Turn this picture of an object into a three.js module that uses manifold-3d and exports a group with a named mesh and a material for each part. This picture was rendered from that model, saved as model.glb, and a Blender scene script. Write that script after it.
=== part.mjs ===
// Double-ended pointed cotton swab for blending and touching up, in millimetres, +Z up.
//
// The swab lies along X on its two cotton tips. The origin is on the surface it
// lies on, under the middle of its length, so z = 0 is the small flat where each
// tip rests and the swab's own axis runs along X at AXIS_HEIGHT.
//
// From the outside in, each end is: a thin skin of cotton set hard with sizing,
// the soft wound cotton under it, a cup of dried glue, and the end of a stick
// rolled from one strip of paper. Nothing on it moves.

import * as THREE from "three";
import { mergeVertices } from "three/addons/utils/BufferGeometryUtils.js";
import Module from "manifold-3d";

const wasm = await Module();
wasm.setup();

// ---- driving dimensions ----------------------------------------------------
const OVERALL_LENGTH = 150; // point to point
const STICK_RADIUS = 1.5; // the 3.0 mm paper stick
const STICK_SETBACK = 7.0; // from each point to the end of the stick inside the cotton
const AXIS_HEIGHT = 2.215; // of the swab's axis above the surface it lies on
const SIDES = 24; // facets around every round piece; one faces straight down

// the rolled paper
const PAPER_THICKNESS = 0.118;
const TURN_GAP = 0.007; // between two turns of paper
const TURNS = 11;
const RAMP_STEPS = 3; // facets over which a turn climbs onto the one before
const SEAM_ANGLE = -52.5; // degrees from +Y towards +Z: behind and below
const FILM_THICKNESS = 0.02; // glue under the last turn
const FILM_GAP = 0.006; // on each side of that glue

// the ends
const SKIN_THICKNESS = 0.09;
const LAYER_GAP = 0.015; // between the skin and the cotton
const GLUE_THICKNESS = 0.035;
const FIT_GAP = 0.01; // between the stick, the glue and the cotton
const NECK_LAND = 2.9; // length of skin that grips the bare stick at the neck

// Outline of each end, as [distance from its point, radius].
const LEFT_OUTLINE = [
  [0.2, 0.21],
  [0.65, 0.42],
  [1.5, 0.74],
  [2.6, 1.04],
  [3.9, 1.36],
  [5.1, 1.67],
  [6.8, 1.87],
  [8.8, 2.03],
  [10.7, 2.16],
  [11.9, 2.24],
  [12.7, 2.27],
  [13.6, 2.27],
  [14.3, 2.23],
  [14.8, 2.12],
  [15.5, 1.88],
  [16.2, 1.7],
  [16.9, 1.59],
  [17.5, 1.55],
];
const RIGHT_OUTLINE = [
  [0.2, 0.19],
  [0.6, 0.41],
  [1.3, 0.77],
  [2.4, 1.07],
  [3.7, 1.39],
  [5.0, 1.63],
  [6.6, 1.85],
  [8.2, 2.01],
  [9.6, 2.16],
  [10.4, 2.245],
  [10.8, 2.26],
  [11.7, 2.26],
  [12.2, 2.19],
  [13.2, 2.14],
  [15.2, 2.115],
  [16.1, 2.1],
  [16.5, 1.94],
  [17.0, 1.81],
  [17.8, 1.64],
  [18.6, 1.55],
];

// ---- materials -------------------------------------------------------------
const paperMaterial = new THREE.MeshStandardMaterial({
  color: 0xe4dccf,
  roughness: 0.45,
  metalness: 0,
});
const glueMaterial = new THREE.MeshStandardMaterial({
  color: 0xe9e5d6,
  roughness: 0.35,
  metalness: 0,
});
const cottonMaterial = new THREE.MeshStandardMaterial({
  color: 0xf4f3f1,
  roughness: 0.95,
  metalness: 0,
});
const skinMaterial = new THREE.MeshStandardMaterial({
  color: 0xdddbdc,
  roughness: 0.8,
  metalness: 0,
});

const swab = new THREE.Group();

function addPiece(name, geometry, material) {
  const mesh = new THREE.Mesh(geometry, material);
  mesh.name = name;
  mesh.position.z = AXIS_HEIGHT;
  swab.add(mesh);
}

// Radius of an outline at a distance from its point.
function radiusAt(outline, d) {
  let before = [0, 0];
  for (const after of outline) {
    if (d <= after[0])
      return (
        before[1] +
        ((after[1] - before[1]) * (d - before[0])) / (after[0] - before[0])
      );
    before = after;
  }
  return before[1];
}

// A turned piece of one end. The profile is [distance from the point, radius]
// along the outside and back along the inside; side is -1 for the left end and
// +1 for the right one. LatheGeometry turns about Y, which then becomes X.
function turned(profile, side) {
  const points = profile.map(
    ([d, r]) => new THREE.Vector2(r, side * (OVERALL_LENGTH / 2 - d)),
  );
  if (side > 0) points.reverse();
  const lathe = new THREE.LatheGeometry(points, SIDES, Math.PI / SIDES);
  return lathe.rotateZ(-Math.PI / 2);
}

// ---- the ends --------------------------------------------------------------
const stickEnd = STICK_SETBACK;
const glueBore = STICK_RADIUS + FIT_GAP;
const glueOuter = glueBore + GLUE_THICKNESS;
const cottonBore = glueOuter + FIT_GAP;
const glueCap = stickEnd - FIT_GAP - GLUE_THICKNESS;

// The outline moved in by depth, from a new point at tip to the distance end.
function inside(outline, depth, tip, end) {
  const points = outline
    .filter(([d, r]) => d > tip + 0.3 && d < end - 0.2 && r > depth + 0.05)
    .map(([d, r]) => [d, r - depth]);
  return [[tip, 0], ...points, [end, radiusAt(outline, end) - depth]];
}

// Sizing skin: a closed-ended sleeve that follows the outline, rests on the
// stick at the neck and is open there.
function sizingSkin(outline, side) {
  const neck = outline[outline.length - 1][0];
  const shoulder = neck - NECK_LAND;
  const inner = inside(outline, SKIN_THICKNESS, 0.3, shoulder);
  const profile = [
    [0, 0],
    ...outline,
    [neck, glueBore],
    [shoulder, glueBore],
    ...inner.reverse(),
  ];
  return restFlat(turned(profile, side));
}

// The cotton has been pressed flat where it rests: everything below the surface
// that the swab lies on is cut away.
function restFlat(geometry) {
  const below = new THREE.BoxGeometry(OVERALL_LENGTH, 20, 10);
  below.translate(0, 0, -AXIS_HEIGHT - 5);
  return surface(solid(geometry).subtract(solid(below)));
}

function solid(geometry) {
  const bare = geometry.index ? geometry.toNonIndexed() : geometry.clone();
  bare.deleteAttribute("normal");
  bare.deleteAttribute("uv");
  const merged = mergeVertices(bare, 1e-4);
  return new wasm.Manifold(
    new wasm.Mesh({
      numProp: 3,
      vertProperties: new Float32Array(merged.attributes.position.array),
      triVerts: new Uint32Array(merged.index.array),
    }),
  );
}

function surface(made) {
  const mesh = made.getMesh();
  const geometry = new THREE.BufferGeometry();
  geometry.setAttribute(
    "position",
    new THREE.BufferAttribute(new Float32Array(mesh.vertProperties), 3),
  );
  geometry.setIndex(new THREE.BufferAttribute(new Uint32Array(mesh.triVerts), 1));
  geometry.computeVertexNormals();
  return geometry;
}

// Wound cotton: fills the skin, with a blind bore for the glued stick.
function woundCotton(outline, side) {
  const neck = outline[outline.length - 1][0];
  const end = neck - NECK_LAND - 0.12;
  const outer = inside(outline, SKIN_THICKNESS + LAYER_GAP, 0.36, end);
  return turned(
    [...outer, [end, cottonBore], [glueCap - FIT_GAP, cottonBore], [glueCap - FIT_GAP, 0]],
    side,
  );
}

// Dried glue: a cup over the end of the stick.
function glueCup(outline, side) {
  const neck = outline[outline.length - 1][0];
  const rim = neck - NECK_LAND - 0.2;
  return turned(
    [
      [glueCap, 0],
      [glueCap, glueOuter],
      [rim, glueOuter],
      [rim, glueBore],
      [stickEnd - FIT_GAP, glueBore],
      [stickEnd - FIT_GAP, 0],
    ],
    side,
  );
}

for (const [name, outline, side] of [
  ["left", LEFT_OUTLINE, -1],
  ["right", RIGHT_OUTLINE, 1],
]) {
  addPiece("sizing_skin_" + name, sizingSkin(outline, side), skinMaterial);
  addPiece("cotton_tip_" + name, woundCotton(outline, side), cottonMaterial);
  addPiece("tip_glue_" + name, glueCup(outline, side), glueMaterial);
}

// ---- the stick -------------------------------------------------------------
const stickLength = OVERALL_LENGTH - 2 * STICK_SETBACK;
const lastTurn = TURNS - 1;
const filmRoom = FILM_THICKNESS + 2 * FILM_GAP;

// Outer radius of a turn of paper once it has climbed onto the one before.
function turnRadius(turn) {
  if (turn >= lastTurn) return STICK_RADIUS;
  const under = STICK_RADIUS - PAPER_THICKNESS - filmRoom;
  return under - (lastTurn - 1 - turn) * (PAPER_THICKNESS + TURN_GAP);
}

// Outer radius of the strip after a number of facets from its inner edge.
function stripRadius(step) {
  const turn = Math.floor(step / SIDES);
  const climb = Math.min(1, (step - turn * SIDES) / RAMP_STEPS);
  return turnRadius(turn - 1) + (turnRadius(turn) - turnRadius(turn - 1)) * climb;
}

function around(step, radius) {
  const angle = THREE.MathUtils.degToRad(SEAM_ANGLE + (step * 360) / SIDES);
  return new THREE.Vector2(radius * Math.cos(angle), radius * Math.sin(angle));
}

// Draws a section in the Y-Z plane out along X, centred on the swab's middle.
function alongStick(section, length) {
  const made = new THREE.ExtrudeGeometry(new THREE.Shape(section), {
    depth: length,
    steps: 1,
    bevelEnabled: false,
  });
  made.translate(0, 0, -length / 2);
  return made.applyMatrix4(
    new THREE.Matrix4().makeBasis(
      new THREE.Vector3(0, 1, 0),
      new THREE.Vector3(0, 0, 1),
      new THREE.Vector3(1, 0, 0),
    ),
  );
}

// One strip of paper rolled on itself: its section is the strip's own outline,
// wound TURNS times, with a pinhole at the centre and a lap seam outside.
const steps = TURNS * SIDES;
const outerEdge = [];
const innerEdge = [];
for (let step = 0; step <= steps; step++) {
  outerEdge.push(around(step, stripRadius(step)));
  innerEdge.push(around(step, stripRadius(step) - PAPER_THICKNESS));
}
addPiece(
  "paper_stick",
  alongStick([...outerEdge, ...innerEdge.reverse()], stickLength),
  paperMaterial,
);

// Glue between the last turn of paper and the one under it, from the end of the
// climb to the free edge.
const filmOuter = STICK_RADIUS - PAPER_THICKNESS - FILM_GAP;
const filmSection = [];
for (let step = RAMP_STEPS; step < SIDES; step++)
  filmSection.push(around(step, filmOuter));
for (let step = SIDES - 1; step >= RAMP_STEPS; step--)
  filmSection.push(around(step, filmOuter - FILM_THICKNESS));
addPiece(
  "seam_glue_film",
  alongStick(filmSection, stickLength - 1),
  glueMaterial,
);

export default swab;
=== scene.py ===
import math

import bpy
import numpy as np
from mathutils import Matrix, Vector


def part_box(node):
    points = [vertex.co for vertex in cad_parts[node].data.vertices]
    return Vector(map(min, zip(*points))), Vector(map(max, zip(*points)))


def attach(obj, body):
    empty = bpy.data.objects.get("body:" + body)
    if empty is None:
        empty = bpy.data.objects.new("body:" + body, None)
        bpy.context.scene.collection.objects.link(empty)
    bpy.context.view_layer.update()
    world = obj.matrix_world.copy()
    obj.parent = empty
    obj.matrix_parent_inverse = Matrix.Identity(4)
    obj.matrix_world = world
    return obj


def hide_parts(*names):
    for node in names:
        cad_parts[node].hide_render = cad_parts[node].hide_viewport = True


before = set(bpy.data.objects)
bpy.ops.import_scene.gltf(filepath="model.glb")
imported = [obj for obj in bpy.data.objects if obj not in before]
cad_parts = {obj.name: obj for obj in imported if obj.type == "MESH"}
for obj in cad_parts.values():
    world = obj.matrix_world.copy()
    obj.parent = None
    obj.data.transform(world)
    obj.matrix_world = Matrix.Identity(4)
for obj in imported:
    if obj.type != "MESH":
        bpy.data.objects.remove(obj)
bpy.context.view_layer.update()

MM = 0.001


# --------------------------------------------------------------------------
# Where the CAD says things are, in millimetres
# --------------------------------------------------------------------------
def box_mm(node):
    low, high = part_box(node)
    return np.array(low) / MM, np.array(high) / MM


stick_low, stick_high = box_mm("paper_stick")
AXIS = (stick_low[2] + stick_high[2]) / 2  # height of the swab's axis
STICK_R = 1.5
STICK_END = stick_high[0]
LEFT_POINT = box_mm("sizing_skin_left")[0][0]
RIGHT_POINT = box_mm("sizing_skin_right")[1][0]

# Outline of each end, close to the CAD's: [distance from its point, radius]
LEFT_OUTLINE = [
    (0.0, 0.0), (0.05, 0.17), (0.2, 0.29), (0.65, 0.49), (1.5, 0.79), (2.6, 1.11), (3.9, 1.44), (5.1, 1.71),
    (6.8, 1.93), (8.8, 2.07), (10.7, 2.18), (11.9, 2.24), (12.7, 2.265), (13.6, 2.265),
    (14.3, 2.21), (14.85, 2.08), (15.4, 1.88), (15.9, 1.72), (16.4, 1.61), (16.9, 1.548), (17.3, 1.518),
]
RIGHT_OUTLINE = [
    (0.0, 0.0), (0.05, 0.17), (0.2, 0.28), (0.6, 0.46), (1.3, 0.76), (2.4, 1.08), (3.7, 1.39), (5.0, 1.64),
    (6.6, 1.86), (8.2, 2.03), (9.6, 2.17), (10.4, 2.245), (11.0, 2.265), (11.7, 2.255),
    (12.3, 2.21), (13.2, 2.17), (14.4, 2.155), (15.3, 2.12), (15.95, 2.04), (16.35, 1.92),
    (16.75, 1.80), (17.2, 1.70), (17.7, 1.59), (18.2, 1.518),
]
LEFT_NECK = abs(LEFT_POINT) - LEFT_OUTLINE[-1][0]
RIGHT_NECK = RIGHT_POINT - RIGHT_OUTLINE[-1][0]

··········

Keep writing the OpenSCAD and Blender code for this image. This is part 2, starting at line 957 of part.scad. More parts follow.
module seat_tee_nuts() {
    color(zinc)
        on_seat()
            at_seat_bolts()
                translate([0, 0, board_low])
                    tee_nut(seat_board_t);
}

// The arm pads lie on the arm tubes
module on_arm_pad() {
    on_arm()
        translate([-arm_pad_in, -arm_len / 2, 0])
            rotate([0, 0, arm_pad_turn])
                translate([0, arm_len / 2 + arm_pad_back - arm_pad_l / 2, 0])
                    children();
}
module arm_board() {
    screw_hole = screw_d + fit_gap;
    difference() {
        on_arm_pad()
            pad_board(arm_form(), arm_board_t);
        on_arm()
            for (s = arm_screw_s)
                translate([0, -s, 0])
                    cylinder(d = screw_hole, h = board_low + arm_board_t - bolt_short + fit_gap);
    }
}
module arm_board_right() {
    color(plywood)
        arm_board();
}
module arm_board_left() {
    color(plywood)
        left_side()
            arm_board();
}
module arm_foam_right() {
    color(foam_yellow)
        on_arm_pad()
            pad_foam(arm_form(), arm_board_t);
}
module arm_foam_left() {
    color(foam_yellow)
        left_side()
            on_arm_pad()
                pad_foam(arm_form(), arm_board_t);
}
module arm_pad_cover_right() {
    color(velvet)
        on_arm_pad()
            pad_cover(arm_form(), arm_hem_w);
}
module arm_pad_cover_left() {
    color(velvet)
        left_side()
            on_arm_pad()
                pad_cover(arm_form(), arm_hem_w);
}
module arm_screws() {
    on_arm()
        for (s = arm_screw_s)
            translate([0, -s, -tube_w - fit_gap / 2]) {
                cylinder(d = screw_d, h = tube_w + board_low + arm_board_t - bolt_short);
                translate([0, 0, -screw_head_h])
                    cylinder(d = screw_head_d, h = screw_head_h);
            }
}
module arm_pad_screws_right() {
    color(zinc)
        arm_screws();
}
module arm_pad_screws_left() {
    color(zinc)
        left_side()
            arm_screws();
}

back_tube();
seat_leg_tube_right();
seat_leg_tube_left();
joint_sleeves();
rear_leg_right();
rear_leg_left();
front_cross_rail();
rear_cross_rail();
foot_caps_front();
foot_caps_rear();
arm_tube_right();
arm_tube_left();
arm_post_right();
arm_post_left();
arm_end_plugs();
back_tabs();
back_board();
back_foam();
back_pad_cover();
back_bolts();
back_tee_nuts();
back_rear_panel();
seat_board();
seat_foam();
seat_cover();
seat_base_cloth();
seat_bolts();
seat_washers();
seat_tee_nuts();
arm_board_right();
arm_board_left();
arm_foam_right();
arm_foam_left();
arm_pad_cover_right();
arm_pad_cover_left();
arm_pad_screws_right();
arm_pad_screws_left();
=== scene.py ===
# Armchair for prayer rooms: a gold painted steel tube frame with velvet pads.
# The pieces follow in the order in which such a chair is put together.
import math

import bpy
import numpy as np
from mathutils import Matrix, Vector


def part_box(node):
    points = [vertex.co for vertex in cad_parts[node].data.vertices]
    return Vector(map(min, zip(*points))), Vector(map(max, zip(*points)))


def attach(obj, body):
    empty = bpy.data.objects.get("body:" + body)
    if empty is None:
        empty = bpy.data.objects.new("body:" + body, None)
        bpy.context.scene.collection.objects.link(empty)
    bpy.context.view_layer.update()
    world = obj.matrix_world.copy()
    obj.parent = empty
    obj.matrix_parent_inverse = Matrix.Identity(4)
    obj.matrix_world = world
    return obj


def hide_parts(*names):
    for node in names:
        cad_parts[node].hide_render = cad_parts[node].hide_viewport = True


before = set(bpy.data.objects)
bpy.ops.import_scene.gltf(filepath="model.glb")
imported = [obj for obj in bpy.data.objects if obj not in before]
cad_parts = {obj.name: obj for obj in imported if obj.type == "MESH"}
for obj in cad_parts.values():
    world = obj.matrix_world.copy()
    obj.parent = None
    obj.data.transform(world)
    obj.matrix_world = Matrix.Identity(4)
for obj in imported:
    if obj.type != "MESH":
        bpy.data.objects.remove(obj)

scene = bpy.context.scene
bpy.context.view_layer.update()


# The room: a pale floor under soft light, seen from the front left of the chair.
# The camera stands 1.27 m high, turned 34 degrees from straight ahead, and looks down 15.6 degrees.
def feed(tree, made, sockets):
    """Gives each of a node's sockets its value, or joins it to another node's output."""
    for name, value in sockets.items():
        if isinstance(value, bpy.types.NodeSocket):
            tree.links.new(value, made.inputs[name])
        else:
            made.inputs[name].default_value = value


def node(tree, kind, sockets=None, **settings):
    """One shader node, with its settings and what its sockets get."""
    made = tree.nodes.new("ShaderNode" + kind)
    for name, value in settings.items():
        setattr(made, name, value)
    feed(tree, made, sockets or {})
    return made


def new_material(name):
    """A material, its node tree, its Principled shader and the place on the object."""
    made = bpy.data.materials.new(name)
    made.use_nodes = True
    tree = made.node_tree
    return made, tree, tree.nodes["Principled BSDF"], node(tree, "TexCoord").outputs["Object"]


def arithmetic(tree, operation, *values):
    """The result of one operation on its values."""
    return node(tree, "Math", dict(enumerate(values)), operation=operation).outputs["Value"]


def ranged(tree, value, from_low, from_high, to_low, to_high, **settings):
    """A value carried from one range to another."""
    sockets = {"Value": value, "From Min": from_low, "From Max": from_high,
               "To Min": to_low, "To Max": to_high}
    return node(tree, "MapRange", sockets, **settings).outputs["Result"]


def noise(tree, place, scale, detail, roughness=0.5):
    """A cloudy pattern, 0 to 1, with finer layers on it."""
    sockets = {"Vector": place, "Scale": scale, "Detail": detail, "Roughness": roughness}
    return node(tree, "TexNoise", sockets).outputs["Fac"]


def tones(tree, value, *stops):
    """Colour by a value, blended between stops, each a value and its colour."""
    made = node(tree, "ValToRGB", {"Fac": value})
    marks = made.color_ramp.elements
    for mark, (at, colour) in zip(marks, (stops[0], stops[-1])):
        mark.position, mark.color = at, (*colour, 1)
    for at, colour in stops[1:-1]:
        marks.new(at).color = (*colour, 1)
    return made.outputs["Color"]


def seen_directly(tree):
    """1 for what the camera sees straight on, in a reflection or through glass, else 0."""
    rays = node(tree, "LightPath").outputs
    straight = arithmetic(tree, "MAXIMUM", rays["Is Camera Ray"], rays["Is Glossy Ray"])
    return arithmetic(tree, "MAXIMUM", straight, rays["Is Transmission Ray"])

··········

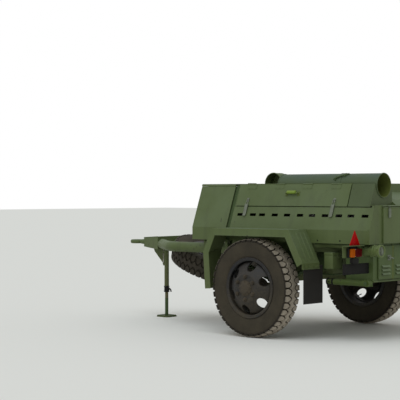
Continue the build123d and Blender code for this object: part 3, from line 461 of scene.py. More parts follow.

··········

● **TASK PROMPT**: Print, from the entries above, the line with "Turn this picture", the line with "const SIDES = 24;" and all lines between them, exactly and with nothing else.

● **RESULT OF THE EXERCISE**:
Turn this picture of an object into a three.js module that uses manifold-3d and exports a group with a named mesh and a material for each part. This picture was rendered from that model, saved as model.glb, and a Blender scene script. Write that script after it.
=== part.mjs ===
// Double-ended pointed cotton swab for blending and touching up, in millimetres, +Z up.
//
// The swab lies along X on its two cotton tips. The origin is on the surface it
// lies on, under the middle of its length, so z = 0 is the small flat where each
// tip rests and the swab's own axis runs along X at AXIS_HEIGHT.
//
// From the outside in, each end is: a thin skin of cotton set hard with sizing,
// the soft wound cotton under it, a cup of dried glue, and the end of a stick
// rolled from one strip of paper. Nothing on it moves.

import * as THREE from "three";
import { mergeVertices } from "three/addons/utils/BufferGeometryUtils.js";
import Module from "manifold-3d";

const wasm = await Module();
wasm.setup();

// ---- driving dimensions ----------------------------------------------------
const OVERALL_LENGTH = 150; // point to point
const STICK_RADIUS = 1.5; // the 3.0 mm paper stick
const STICK_SETBACK = 7.0; // from each point to the end of the stick inside the cotton
const AXIS_HEIGHT = 2.215; // of the swab's axis above the surface it lies on
const SIDES = 24; // facets around every round piece; one faces straight down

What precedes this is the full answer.